Currently, we have completed digitization of the entire history of weekly National Notifiable Disease Surveillance System (NNDSS) reports for the United States (1888-2013) into a database in computable format (Level 3 data). We have standardized a major part of these data for online access (Level 2 data). A subset of the U.S. data was cleaned further and used for a study on the impact of vaccination programs in the United States that was recently published in the NEJM (Level 1 data).
The Project Tycho® data are organized as counts. A count is defined as the number of cases or deaths due to a disease in a specific location and time period. A count is equivalent to a data point. During the 126 year period of weekly disease reporting, the types of reports have been changed regularly, leading to different types of data counts across time. This makes the integration and standardization of these data a complex task. Currently, available data are categorized in three levels based on the type of counts included. Level 1 includes different types of counts that have been standardized into a common format for a specific analysis published recently in the NEJM. Level 2data only includes counts that have been reported in a common format, e.g. diseases reported for a one week period and without disease subcategories. These data can be used immediately for analysis, includes a wide range of diseases and locations but this level does not include data that have not been standardized yet. Level 3 data include all the different types of counts ever reported. Although this is the most complete data, the large number of different counts requires extensive standardization and various judgment calls before they can be used for analysis.

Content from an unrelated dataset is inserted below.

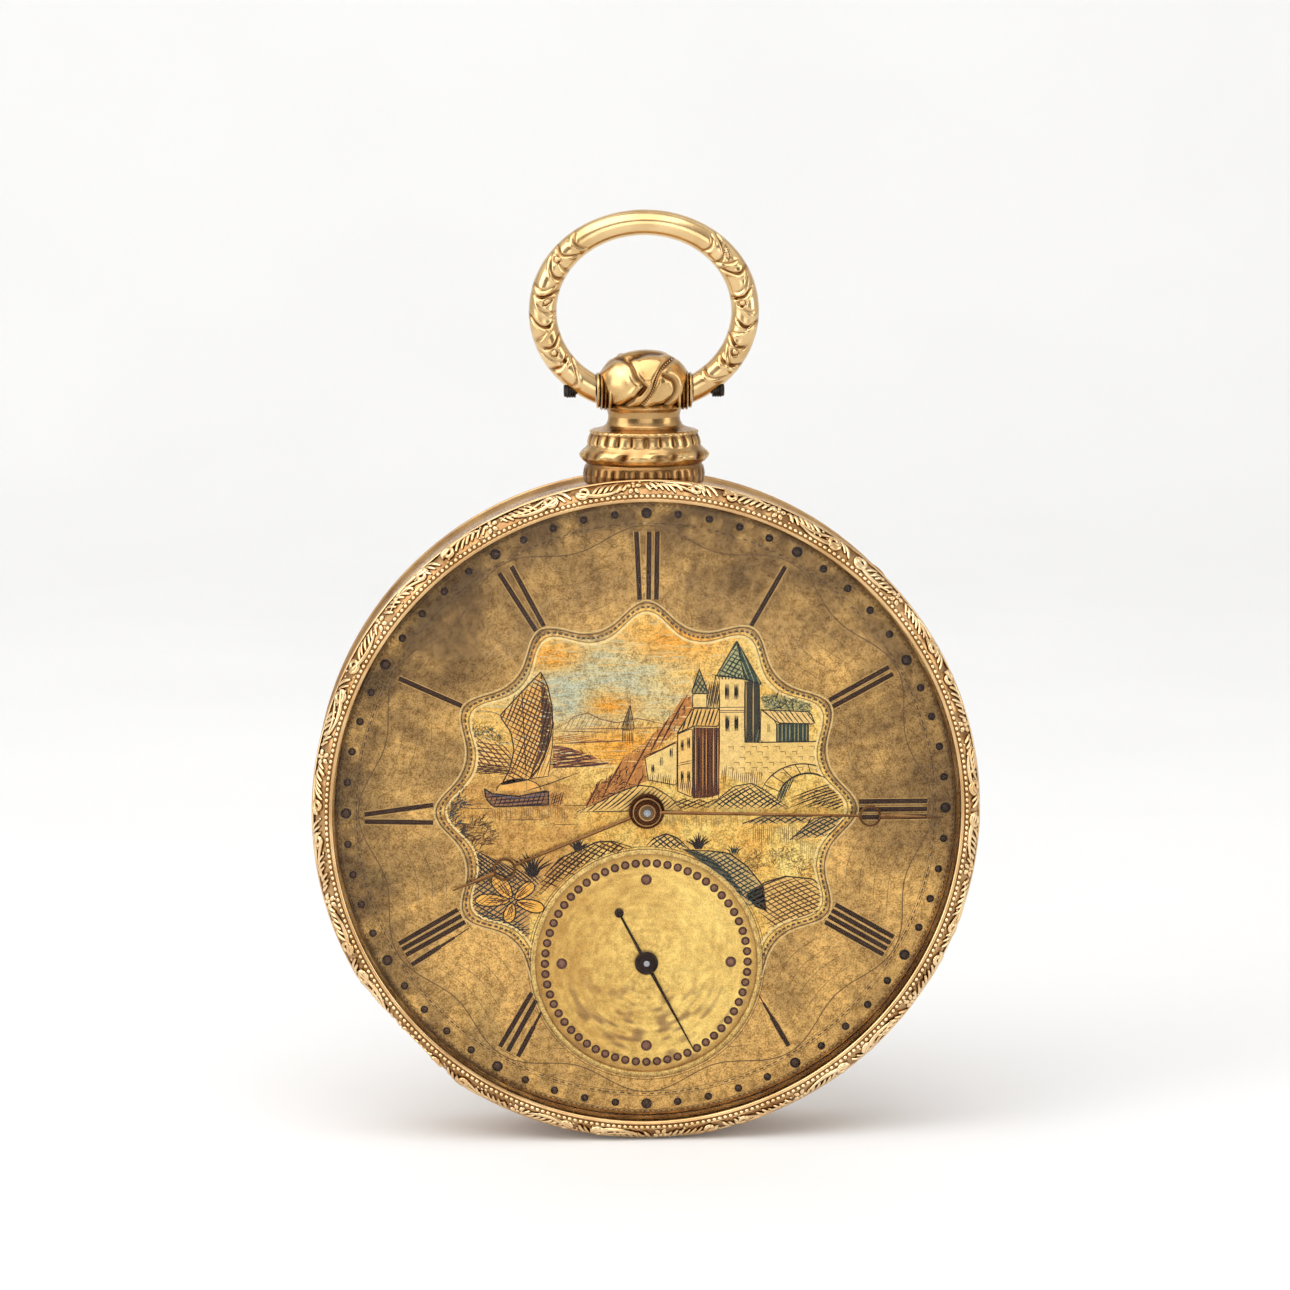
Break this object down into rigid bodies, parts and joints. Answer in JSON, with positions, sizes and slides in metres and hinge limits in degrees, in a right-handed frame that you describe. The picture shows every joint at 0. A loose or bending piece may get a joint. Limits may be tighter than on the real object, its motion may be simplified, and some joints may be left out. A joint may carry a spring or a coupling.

Project Tycho® level 1 data include data counts that have been standardized for specific analyses. This involves standardization of various types of data counts into a common format and exclusion of data counts that are not required for a specific purpose. In addition, external data such as population data may have been integrated with diseases data to derive rates or for other applications. Data availability is also dependent on historical reporting priorities and not all diseases were reported by all locations every year.
The current version of level 1 data includes counts at the state level for smallpox, polio, measles, mumps, rubella, hepatitis A, and whooping cough and at the city level for diphtheria. The time period of data varies per disease somewhere between 1916 and 2010. This version includes cases as well as incidence rates per 100,000 population based on historical population estimates. These data have been used by investigators at the University of Pittsburgh to estimate the impact of vaccination programs in the United States, recently published in the New England Journal of Medicine.”
Description source: Willem G. van Panhuis, John Grefenstette, Su Yon Jung, Nian Shong Chok, Anne Cross, Heather Eng, Bruce Y Lee, Vladimir Zadorozhny, Shawn Brown, Derek Cummings, Donald S. Burke. Contagious Diseases in the United States from 1888 to the present. NEJM 2013; 369(22): 2152-2158.